Both pies I tried were excellent, a straight-up Margherita covered in a bright, not-too-sweet tomato sauce and enough mozzarella to make it gooey, and a buffalo chicken stunner, which did not skimp on the hot sauce, nor the blue cheese dressing. Other varieties include a sautéed spinach pie, a pepperoni with hot honey, and a sausage and mushroom pie. These all clock in at twelve inches around, and can easily feed two (or one).
For the LoHi residency Toro has expanded his repertoire, offering burgers (his vodka sauce one got some social media attention), salads, and, for dessert, a crazy-ass oblea pizza topped with mozzarella, whipped cream, strawberries, and crushed up brigadeiros. “It’s a homage to my Colombian heritage and the oblea lady on 82nd and Roosevelt Avenue,” Toro said.

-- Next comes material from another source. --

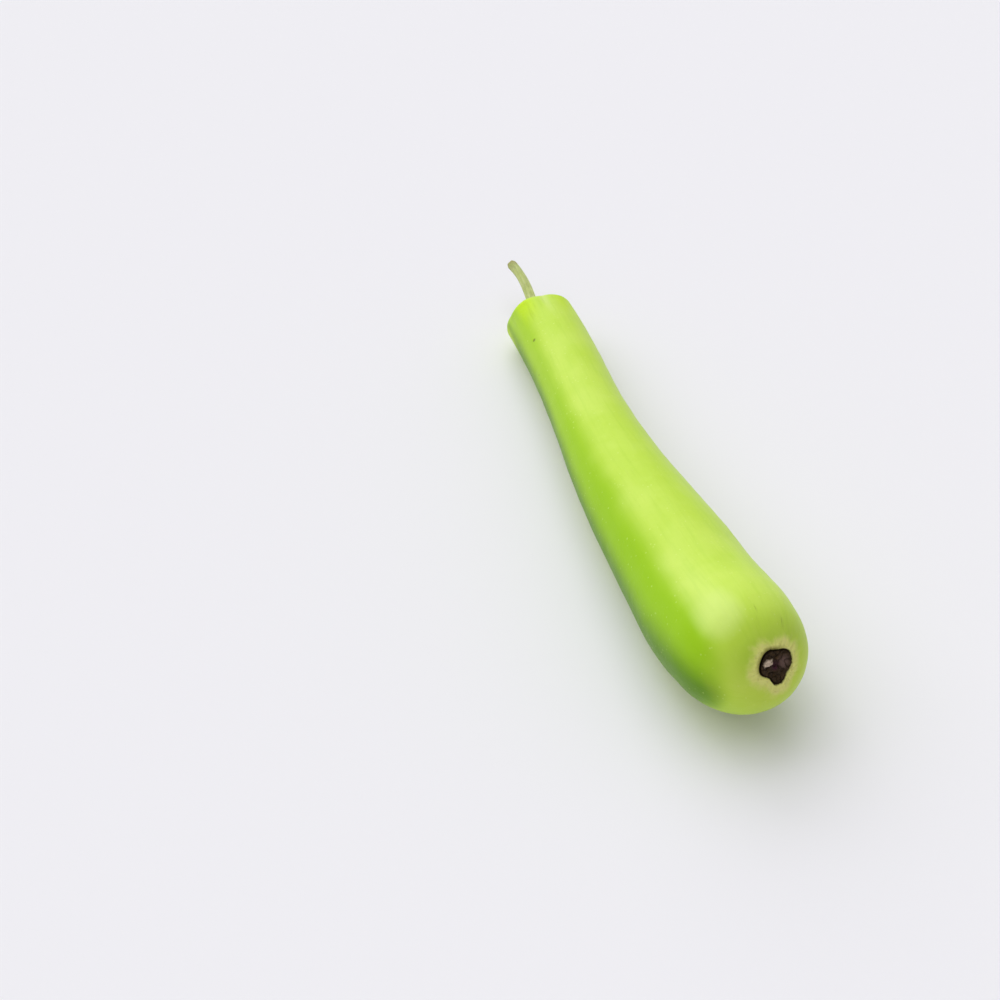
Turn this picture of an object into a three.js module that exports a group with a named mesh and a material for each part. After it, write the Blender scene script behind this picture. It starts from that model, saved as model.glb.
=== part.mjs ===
// A bottle gourd, picked young and lying on its side, in millimetres with +Z up.
//
// The full blossom end points along +X and the cut stalk along -X. The fruit touches the surface at two
// small flat spots, one under the bulb and one under the shoulder by the stalk. The origin is the middle
// of the bottom of the whole gourd, on that surface.
//
// Three pieces: the fruit, the stalk rooted in a socket at one end, and the dry corky base of the flower
// in a pit at the other end. Touching pieces keep a small gap.

import * as THREE from "three";

// --- Driving dimensions of the fruit ---------------------------------------------------------------

const fruitLength = 420; // blossom end to the stalk's shoulder, along the fruit's own axis
const bulbRadius = 42; // fullest ring
const neckRadius = 25.5; // slimmest ring
const shoulderRadius = 25.2; // the neck stays this full up to the stalk's shoulder
const bulbAt = 43; // the fullest ring's distance from the blossom end
const shoulderAt = fruitLength - 14; // where the shoulder starts to round over
const neckAt = bulbAt + 0.8 * (shoulderAt - bulbAt); // where the taper from the bulb ends
const blossomBluntness = 0.72; // 1 makes an end elliptical, less makes it blunter
const stalkEndBluntness = 1.05;

// The axis of the fruit, seen from above and from the side.
const blossomLift = 23; // the blossom end turns up by this much
const liftRun = 108; // over this length
const blossomSwerve = 12.2; // and swings towards +Y
const swerveRun = 86;
const neckBow = 5.4; // the neck bows the other way
const bowEnd = 378;
const settle = 0.5; // how far the rounded underside is pressed flat where it rests

// The bulb is a little flat on one cheek.
const cheekAngle = THREE.MathUtils.degToRad(66); // from the top towards +Y
const cheekFlat = 2.5;
const cheekAt = 26; // from the blossom end
const cheekRun = 20;

// The skin is never quite round: two slow swells wander along the fruit.
const swell = 0.35;
const swellWave = 70; // the length over which it turns by a radian
const swellBeat = 52;
const swellStart = 0.6;
const smallSwell = 0.18;
const smallSwellWave = 38;

// --- Driving dimensions of the blossom end ----------------------------------------------------------

const gap = 0.3; // between touching pieces
const pitRadius = 10.5; // of the shallow pit where the flower sat
const pitDepth = 3.4;
const pitFloor = 0.72; // the floor's radius as a share of the pit's
const pitWall = 0.62; // how deep the wall still is at the pit's full radius, as a share of its depth
const rimWidth = 3.2; // of the slightly raised rim round the pit
const mouthFade = 20; // the fruit is round again at this radius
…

Happy Bull Pizza will be at LoHi Bar on Wednesday through Saturday from 5 to 11 p.m., and on Sunday from 3 to 11. LoHi is located at 314 Scholes Street, near Bogart Street.
Those lovely Luckybird cakes are now available by the slice (just once a month though)
Luckybird Cakes on Montrose Avenue isn’t new; Amy Berger Roy first opened the place some eight years ago as a full-on bakery, with first-rate pastries, good coffee, and a few coveted window seats on which to lounge away the morning. But in addition to her exceptional cookies and scones, Berger Roy also made some of the prettiest, fanciest, most delicious cakes in Brooklyn, and, as it turns out, that’s where her true creative passion lay.
When Covid hit, Berger Roy decided to shut down the everyday bakery part of her operations for good and devote herself fully to creating custom-made cakes. “It’s what I love doing,” she tells Brooklyn Magazine. “Baking something special for someone’s beautiful day.” Business was great, especially once weddings came back in force in 2022, but after a while she started to miss the community aspect of the old Luckybird.
And so on the first Sunday of every month, Berger Roy is flinging open her doors again (or, actually, her big front window) with a menu that includes those awesome scones and cookies and, incredibly, slices of some of her bestselling cakes, including vanilla rose, dark chocolate chip, carrot, and Meyer lemon berry. Totally on brand: she puts a fresh flower on each slice, so even if you’re just wolfing it down, hungover on Montrose, it still feels like a special day.
“It’s been really nice,” she says. “It’s fun to see all the faces, and just to be part of everything again. I feel like I was hiding away in here a little bit so I was like, OK, I’ve got to connect to the community again.”
Luckybird Cakes is located at 163 Montrose Avenue, between Graham Avenue and Humboldt Street, and is open for cake slices on the first Sunday of every month, starting at 10:00 a.m. until Berger Roy sells out.